### Data section

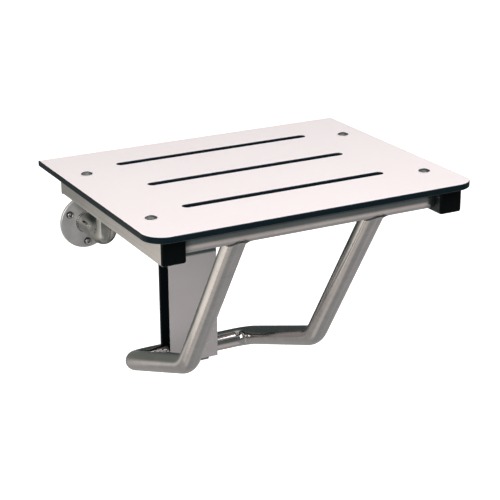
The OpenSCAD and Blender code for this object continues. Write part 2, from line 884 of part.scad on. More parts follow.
flange_left();
flange_right();
flange_screws();
wall_arm_left();
wall_arm_right();
pivot_cross_tube();
pivot_bushes();
guide_bracket();
guide_liner();
guide_screws();
retaining_spring();
spring_rivets();
stop_pad();
stop_rivets();
seat_core();
seat_face_top();
seat_face_bottom();
seat_screws();
rail_weld_nuts();
rail_left();
rail_right();
rail_rear_caps();
end_cap_left();
end_cap_right();
pivot_lugs();
pivot_pins();
front_bush_blocks();
front_thrust_washers();
front_crossbar();
front_pivot_pins();
leg_tube_left();
leg_tube_right();
slider_tube();
wear_sleeve();
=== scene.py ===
import math

import bpy
from mathutils import Matrix, Vector


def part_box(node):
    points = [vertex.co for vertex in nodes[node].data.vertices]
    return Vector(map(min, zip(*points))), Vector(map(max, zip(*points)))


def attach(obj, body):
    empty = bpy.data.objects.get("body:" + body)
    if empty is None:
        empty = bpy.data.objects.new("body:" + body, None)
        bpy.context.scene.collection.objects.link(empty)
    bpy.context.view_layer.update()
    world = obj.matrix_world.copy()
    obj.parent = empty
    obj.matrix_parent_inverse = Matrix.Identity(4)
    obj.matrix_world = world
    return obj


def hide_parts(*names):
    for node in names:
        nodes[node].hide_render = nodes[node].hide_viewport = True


MM = 0.001
SEAM_MERGE = 0.01 * MM

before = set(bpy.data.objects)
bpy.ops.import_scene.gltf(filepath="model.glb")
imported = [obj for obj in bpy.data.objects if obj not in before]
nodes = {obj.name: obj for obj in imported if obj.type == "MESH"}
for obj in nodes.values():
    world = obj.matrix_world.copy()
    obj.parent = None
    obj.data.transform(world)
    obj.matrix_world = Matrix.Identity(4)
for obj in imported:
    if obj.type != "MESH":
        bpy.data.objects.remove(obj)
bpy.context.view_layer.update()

# Tubes
TUBE_R = 12.7 * MM
BAR_R = 13 * MM
TUBE_WALL = 1.6 * MM
TUBE_SIDES = 72
BEND_FACET = 5
SADDLE_LAP = 0.3 * MM
NEARLY_ALONG = 0.9

# Wall arms and leg
ARM_BEND_R = 20 * MM
FLANGE_T = 4.8 * MM
ELBOW_Y = -221.8 * MM
ELBOW_Z = -145.2 * MM
ELBOW_R = 55 * MM
FOOT_R = 27 * MM

# End caps
CAP_SIZE = 31 * MM
CAP_HEAD_T = 3.5 * MM
CAP_CORNER_R = 3 * MM
CAP_EDGE_R = 2.2 * MM
CAP_BEVEL_SEGMENTS = 5
CAP_INSERT = 27 * MM
CAP_INSERT_DEPTH = 12 * MM

# Welds
STRUT_WELD_LEG = 9 * MM
ARM_WELD_LEG = 5 * MM
FLANGE_WELD_LEG = 3 * MM
WELD_CROWN = 0.25 * MM
SADDLE_CROWN = 1.1 * MM
SADDLE_NARROWING = 0.4
WELD_LAP = 0.4 * MM
WELD_RIPPLE = 0.12 * MM
WELD_RIPPLES = 30
WELD_SWAYS = 3
WELD_SIDES = 120
WELD_STEPS = 6

# Seat screws
SEAT_HEAD_R = 7.6 * MM
SEAT_HEAD_H = 2.6 * MM
SEAT_HEAD_RIM = 0.35 * MM
SEAT_SHANK_R = 3 * MM
SEAT_SHANK_L = 14.6 * MM
TURNED_STEPS = 64
DOME_STEPS = 10
BUTTON_STEPS = 8

# Flange screws
FLANGE_PCD_R = 28.6 * MM
FLANGE_SCREWS = 3
FLANGE_HEAD_R = 5.2 * MM
FLANGE_HEAD_H = 4.2 * MM
FLANGE_HEAD_RIM = 0.3 * MM
FLANGE_HEAD_SIDE = 1.3 * MM
FLANGE_HEAD_DRAFT = 0.02 * MM
FLANGE_ROUND_SHARE = 0.5
SCREW_NECK_R = 2.6 * MM
SOCKET_FLATS = 4.4 * MM
SOCKET_DEPTH = 2.1 * MM
# Faces of the heads that lean further than this from facing the room get painted shade
STEEP = 0.82

# Where finishes and painted shade change
FOOT_TOP = -206 * MM
WEAR_FADE = 12 * MM
# Painted shade at the crossbar's ends, beside the rails
BAR_SHADE_SPAN = (164 * MM, 179 * MM)
# Painted shade on the rails' inner sides
INNER_SIDE = (-120 * MM, -60 * MM)
GUIDE_FACE_TOP = -66 * MM
GUIDE_SHADE_FADE = 3.5 * MM
FLANGE_SHADE = (12 * MM, 34 * MM)
FLANGE_SHADE_SWAY = 12 * MM
LYING_FLAT = (0.8, 0.95)


def middle(node):
    """The middle of a CAD node's box."""
    low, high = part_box(node)
    return (low + high) / 2


bar_centre = middle("front_crossbar")
pivot_centre = middle("pivot_cross_tube")
foot_centre = middle("slider_tube")
leg_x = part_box("leg_tube_right")[1].x - TUBE_R
foot_end_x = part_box("leg_tube_right")[0].x
arm_x = middle("flange_right").x


# Shader maths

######

Extract exactly and only these lines: the line containing "pivot_lugs();", the line containing "if empty is", and every line between them.

Full solution>
pivot_lugs();
pivot_pins();
front_bush_blocks();
front_thrust_washers();
front_crossbar();
front_pivot_pins();
leg_tube_left();
leg_tube_right();
slider_tube();
wear_sleeve();
=== scene.py ===
import math

import bpy
from mathutils import Matrix, Vector


def part_box(node):
    points = [vertex.co for vertex in nodes[node].data.vertices]
    return Vector(map(min, zip(*points))), Vector(map(max, zip(*points)))


def attach(obj, body):
    empty = bpy.data.objects.get("body:" + body)
    if empty is None:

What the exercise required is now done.